A Story of Unaccompanied Afghan Women Deported from Iran
April 15, 2025
Tamim Attaiy
The Islam Qala border is not just a geographic line between two countries these days; it is a line between hope and despair — between mothers who left Afghanistan in search of a better life and now return empty-handed, a child in their arms, to a place where no one is waiting for them.
Arezo, a 34-year-old unaccompanied woman, is one of the hundreds of women recently deported to Afghanistan.
She says: "I was in Iran for eleven years. My husband was an addict and passed away three years ago. I worked, I took care of my mother and the children myself. But now, with only the clothes on our backs, they threw us here. They said: You're illegal, you have to leave."
Next to her stands Somayeh — a young woman with two small daughters: one six years old and the other only two and a half.
She says: "My husband abandoned us.

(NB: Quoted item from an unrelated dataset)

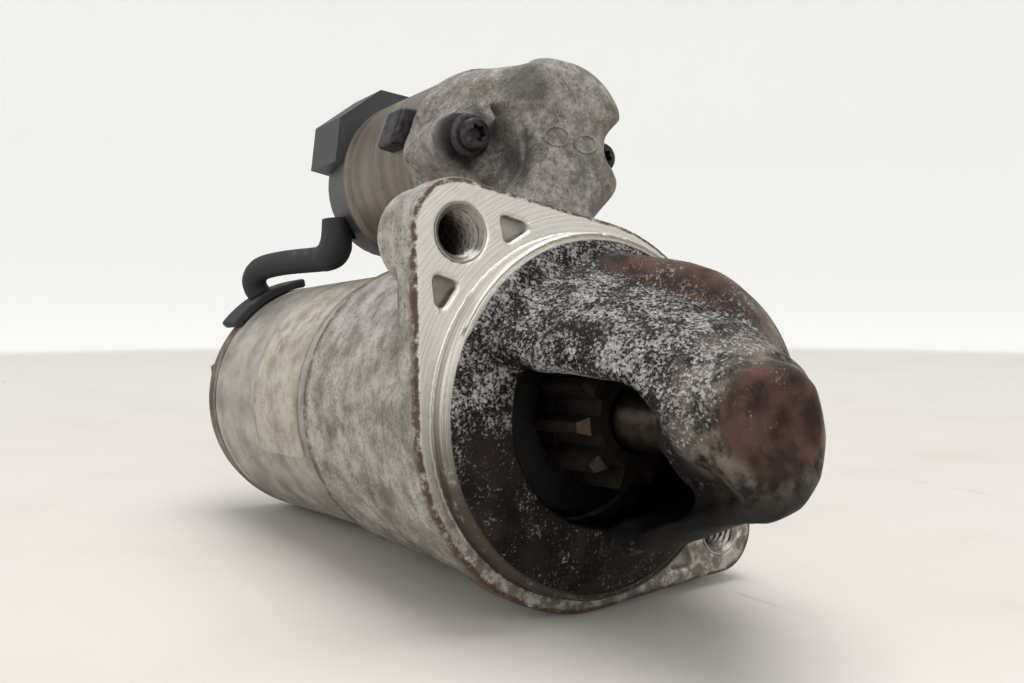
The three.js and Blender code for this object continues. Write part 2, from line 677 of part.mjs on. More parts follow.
function pinion() {
  const flanks = gearOutline(PINION_TEETH, PINION_MODULE, PINION_ROOT_R, PINION_TIP_R, 0.2, 0, 3);
  const teeth = pushedX(flanks, 0, PINION_FRONT);
  const chamfer = spun([[0, PINION_TIP_R + 1], [PINION_FRONT - 2.4, PINION_TIP_R + 1], [PINION_FRONT, 12.4]]);
  const race = rod(-20.2, 0.5, 10.5, 40);
  const bore = rod(-30, 20, SHAFT_R + 0.5, 32);
  const mouth = spun([[PINION_FRONT - 0.8, SHAFT_R + 0.4], [PINION_FRONT + 0.1, 7.6]], 32);
  return cut(union(common(teeth, chamfer), race), bore, mouth);
}
add("pinion", pinion(), RUSTY);

// ---------- output shaft with its planet carrier ----------
function driveShaft() {
  const shaft = spun([
    [-52.6, 20.6], [-49.2, 20.6], [-49.2, SPLINE_R], [-21, SPLINE_R], [-20.9, SHAFT_R],
    [34, SHAFT_R], [34.1, 5.5], [BUSH_END - 1, 5.5], [BUSH_END - 0.2, 4.8],
  ], 32);
  const pins = [];
  for (let i = 0; i < PLANET_COUNT; i++) {
    pins.push(rod(GEAR_BACK, -52, 2.9, 16).translate(0, PLANET_RADIUS, 0)
      .rotateX(2 * Math.PI * i / PLANET_COUNT));
  }
  return cut(union(shaft, ...pins), rod(-60, -43, 4, SMALL));
}
add("drive_shaft", driveShaft(), STEEL);
add("stop_collar", tube(30.4, 32.4, SHAFT_R + GAP, 9.4, SMALL), RUSTY);
add("snap_ring", tube(32.7, 33.7, SHAFT_R + GAP, 8.4, SMALL), STEEL);

// ---------- planetary reduction ----------
function ringGear() {
  const body = rod(-62.2, -51.8, GEAR_BORE_R - GAP, 40);
  const gaps = gearOutline(RING_TEETH, GEAR_MODULE, 23.1, 25.1, -0.2, Math.PI / RING_TEETH, 2);
  return cut(body, pushedX(gaps, -70, -50), ...throughBoltHoles(-70, -50));
}
add("ring_gear", ringGear(), WHITE_PLASTIC);

function centrePlate() {
  const disc = rod(-64.2, -62.5, GEAR_BORE_R - GAP, 40);
  return cut(disc, rod(-70, -50, 7.4), ...throughBoltHoles(-70, -50));
}
add("centre_plate", centrePlate(), STEEL);

function planet(place) {
  const phase = place + Math.PI / PLANET_TEETH;
  const teeth = gearOutline(PLANET_TEETH, GEAR_MODULE, 7.8, 9.8, 0.2, phase, 2);
  const gear = cut(pushedX(teeth, GEAR_BACK, GEAR_FRONT), rod(-70, -50, 3.3, 16));
  return gear.translate(0, PLANET_RADIUS * Math.cos(place), PLANET_RADIUS * Math.sin(place));
}
for (let i = 0; i < PLANET_COUNT; i++) {
  add(`planet_gear_${i + 1}`, planet(2 * Math.PI * i / PLANET_COUNT), STEEL);
}

// ---------- armature ----------
function armatureShaft() {
  const shaft = spun([
    [-144, 4.8], [-143.6, 5.2], [-66, 5.2], [-66, 4.9], [-53.4, 4.9], [-53.2, 3.6], [-43.4, 3.6],
  ]);
  const sun = pushedX(gearOutline(SUN_TEETH, GEAR_MODULE, 4.8, 6.8, 0.2, 0, 3), -66, GEAR_FRONT + 0.3);
  return union(shaft, sun);
}
add("armature_shaft", armatureShaft(), STEEL);

function slotBars(x0, x1, halfWidth, inner, outer) {
  const bars = [];
  for (let i = 0; i < ARMATURE_SLOTS; i++) {
    bars.push(block(x0, x1, -halfWidth, halfWidth, inner, outer).rotateX(2 * Math.PI * i / ARMATURE_SLOTS));
  }
  return bars;
}
function armatureCore() {
  return cut(tube(CORE[0], CORE[1], 5.5, CORE_R), ...slotBars(CORE[0] - 1, CORE[1] + 1, 1.7, 13.6, 30));
}
add("armature_core", armatureCore(), DARK_STEEL);

function armatureWindings() {
  const rear = ringTurned([
    [-119.6, 11], [-116, 16], [CORE[0] - 2, 21.5], [CORE[0] - GAP, 21.5], [CORE[0] - GAP, 8], [-119.6, 8],
  ], 24);
  const front = ringTurned([
    [CORE[1] + GAP, 21.5], [CORE[1] + 3, 21.5], [-68.4, 16], [-68.4, 9], [CORE[1] + GAP, 9],
  ], 24);
  const bars = common(
    tube(CORE[0] - 1, CORE[1] + 1, 14, 21.4, ARMATURE_SLOTS),
    slotBars(CORE[0] - 1, CORE[1] + 1, 1.35, 12, 30).reduce((a, b) => union(a, b)),
  );
  return union(rear, front, bars);
}
add("armature_windings", armatureWindings(), COPPER);

function commutator() {
  const grooves = slotBars(-140, -120.4, 0.3, 12.4, 20);
  return cut(tube(-131.5, -120, 5.5, 13), ...grooves);
}
add("commutator", commutator(), COPPER);

// ---------- magnets ----------
function magnet(middle) {
  const half = 33 * DEGREE;
  const shape = new THREE.Shape();
  shape.absarc(0, 0, yokeInner - GAP, middle - half, middle + half, false);
  shape.absarc(0, 0, CORE_R + 1, middle + half, middle - half, true);
  shape.closePath();
  return pushedX(shape, -112, -70.5, 10);
}
for (let i = 0; i < 4; i++) {
  add(`magnet_${i + 1}`, magnet(THROUGH_BOLT_ANGLE + Math.PI / 4 + i * Math.PI / 2), FERRITE);
}

// ---------- brush gear ----------
const BRUSH_X = [-130.5, -122.5];
function aroundBrushes(make) {
  return [0, 1, 2, 3].map((i) => make().rotateX(THROUGH_BOLT_ANGLE + Math.PI / 4 + i * Math.PI / 2));
}
function brushPlate() {
  const disc = tube(-134.4, -132.6, 14.5, yokeInner - 0.6);
  const boxes = aroundBrushes(() => cut(
    block(-133, -121, 15, 27, -5.6, 5.6),
    block(-131.8, -121.6, 14, 26, -4, 4),
    block(-131.8, -110, 14, 26, -4, 4),
  ));
  return cut(union(disc, ...boxes), ...throughBoltHoles(-140, -125));
}
add("brush_plate", brushPlate(), STEEL);
aroundBrushes(() => cut(block(BRUSH_X[0], BRUSH_X[1], 12.9, 20.6, -3.7, 3.7), rod(-140, -110, 13.3, ROUND)))
  .forEach((brush, i) => add(`brush_${i + 1}`, brush, CARBON));

export default starter;
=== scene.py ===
"""Starter motor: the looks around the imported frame. Shapes are in millimetres, in the row frame."""

import json
from math import cos, hypot, pi, radians, sin

import bmesh
import bpy
import numpy as np
import openvdb
from mathutils import Matrix, Vector
from mathutils.bvhtree import BVHTree


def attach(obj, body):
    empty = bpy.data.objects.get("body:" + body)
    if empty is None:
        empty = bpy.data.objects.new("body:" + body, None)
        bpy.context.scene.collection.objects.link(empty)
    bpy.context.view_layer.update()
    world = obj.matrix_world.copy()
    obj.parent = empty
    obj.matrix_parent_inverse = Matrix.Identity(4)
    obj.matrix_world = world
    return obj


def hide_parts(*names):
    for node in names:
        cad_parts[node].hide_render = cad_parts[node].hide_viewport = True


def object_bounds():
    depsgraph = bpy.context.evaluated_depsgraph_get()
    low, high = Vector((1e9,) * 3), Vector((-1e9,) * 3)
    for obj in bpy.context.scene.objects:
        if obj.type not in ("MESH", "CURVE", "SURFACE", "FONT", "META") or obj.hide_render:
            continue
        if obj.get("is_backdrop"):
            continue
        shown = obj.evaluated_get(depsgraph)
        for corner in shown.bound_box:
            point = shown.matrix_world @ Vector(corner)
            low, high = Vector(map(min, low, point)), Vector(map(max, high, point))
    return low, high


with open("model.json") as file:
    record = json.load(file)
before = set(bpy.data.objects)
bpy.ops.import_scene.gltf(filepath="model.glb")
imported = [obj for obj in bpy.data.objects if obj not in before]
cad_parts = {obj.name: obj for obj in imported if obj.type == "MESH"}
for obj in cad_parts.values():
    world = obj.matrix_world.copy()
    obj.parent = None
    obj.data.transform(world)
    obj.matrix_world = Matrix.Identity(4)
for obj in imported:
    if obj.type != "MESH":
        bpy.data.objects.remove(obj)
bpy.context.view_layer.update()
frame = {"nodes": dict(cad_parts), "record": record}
nodes = frame["nodes"]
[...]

I used to sew and work to raise these two. I had no support, no income, no security. And now they’ve kicked us out of Iran as well. We slept the first night at customs. I don’t even know where I’ll be tonight."
These mothers are just a few examples of a new wave of deportations of unaccompanied Afghan women from Iran — deportations in which there is no assessment of individual circumstances, no access to legal services, and not even a chance to defend oneself.
This is while, according to the 1951 Geneva Convention and the 1967 Protocol, no asylum seeker should be returned to a country where they face the threat of violence, persecution, or serious human rights violations. This fundamental principle, known as non-refoulement, is clearly stated in international law.
Despite this, Iran has deported tens of thousands of Afghan migrants in recent months — including unaccompanied women and children.
Human rights organizations such as Human Rights Watch, Amnesty International, and UNHCR have repeatedly warned that this process constitutes a clear violation of the rights of migrants and asylum seekers.
Inside Afghanistan, there is no specific support mechanism for returnees. These women, after crossing the border, have no home, no cash assistance, and no psychological services.
One Taliban official in Islam Qala says: "We don’t have enough resources. We house some of them with the help of locals in mosques and hospitals, but their situation is truly critical."
Arezo says at the end: "I never thought I’d be deported from Iran. I never thought my own homeland wouldn’t have a place for me either. I look at my children and just ask: what do we do now? Where do we go?"
And Somayeh, holding her little daughter close to her chest, whispers quietly: "We were just women. Just mothers. But it seems like that is the greatest crime in the world."